● THE REQUEST: Both the line containing "parts[name] = shape" and the line containing "obj.parent = empty" belong in the answer, along with every line between them; print exactly those.
|---|
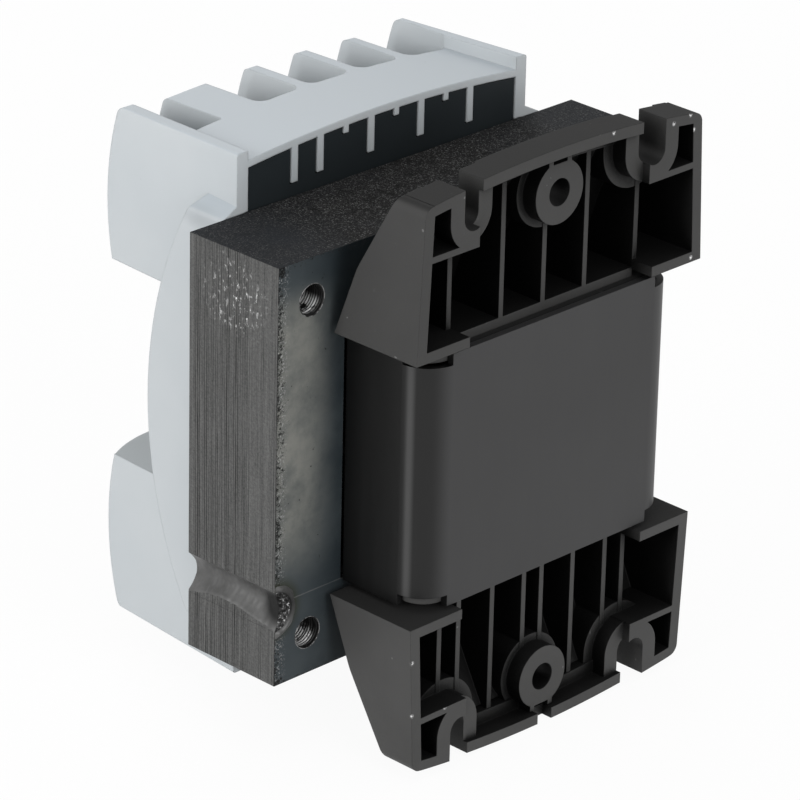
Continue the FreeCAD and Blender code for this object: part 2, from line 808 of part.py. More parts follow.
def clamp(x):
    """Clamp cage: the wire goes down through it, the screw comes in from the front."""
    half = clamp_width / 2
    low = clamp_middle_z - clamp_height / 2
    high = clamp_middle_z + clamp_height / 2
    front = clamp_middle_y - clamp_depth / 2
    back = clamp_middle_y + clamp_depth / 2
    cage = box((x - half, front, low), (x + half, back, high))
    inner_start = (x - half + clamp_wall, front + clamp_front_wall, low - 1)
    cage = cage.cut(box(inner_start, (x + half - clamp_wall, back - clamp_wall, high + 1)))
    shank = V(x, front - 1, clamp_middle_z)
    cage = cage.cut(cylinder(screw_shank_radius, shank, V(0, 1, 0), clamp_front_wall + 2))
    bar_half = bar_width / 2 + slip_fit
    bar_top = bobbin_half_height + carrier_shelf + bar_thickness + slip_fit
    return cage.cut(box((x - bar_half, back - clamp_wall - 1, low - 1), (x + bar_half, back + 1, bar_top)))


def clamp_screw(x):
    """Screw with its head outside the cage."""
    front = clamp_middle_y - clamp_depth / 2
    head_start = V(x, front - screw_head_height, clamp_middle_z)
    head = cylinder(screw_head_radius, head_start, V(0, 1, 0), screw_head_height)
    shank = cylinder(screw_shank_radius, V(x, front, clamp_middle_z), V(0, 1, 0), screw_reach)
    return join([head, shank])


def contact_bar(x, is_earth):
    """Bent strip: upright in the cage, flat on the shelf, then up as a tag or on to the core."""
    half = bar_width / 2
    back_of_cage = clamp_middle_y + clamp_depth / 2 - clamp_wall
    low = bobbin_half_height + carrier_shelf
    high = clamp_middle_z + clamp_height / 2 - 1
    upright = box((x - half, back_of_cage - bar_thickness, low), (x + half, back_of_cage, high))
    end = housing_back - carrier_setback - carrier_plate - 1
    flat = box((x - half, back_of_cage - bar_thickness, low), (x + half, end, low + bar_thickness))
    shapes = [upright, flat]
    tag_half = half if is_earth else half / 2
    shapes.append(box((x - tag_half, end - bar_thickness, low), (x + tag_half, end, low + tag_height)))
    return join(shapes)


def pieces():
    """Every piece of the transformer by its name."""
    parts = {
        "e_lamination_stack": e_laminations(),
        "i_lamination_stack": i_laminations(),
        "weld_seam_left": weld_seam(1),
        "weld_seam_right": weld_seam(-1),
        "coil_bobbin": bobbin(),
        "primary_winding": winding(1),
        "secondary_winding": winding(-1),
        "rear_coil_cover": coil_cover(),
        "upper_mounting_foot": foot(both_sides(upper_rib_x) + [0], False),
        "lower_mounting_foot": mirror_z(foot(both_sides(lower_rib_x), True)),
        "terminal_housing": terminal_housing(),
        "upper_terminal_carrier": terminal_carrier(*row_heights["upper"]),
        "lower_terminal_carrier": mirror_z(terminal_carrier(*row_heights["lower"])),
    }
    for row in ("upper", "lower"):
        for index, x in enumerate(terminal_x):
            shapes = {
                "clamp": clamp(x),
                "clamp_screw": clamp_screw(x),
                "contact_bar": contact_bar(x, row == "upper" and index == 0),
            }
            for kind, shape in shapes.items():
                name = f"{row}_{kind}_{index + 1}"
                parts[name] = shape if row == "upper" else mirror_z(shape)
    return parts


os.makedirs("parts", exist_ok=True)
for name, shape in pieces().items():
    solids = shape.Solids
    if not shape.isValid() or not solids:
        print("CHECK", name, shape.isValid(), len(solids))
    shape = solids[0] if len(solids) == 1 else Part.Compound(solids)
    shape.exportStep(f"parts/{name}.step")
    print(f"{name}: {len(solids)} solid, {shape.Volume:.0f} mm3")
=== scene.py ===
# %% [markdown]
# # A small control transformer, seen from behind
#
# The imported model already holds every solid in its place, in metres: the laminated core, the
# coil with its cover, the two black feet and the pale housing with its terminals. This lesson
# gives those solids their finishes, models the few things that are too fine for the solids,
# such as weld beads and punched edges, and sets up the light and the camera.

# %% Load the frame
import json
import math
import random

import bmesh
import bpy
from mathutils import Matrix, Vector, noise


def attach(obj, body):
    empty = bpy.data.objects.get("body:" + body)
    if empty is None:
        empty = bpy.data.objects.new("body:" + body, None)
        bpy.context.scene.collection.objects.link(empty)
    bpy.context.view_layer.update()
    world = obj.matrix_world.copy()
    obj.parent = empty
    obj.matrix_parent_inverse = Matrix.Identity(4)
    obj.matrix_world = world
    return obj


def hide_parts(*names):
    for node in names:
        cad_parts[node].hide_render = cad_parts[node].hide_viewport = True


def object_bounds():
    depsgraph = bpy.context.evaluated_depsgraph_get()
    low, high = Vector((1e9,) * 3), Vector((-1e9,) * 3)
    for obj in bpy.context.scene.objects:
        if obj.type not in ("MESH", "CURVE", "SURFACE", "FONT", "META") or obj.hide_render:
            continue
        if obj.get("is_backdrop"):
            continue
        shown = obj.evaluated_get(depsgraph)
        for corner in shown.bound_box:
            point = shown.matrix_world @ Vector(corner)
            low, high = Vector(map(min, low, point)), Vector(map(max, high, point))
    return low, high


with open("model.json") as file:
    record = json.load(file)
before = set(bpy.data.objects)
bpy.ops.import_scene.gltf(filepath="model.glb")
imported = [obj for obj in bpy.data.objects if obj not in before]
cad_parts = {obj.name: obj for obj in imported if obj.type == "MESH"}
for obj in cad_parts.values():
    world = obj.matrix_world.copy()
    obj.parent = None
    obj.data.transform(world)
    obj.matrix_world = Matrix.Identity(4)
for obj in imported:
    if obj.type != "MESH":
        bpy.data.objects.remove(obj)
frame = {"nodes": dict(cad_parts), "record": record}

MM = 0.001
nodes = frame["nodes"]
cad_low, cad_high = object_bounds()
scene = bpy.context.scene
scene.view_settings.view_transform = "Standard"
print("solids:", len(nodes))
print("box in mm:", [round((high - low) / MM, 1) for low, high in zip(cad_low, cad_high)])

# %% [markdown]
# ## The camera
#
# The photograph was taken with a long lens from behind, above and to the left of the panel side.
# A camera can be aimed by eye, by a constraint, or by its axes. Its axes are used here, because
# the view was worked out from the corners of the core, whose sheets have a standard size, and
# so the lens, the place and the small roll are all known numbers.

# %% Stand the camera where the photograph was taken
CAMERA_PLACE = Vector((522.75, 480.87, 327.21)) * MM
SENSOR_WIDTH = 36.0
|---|
● SOLUTION FOR THIS TASK:
                parts[name] = shape if row == "upper" else mirror_z(shape)
    return parts


os.makedirs("parts", exist_ok=True)
for name, shape in pieces().items():
    solids = shape.Solids
    if not shape.isValid() or not solids:
        print("CHECK", name, shape.isValid(), len(solids))
    shape = solids[0] if len(solids) == 1 else Part.Compound(solids)
    shape.exportStep(f"parts/{name}.step")
    print(f"{name}: {len(solids)} solid, {shape.Volume:.0f} mm3")
=== scene.py ===
# %% [markdown]
# # A small control transformer, seen from behind
#
# The imported model already holds every solid in its place, in metres: the laminated core, the
# coil with its cover, the two black feet and the pale housing with its terminals. This lesson
# gives those solids their finishes, models the few things that are too fine for the solids,
# such as weld beads and punched edges, and sets up the light and the camera.

# %% Load the frame
import json
import math
import random

import bmesh
import bpy
from mathutils import Matrix, Vector, noise


def attach(obj, body):
    empty = bpy.data.objects.get("body:" + body)
    if empty is None:
        empty = bpy.data.objects.new("body:" + body, None)
        bpy.context.scene.collection.objects.link(empty)
    bpy.context.view_layer.update()
    world = obj.matrix_world.copy()
    obj.parent = empty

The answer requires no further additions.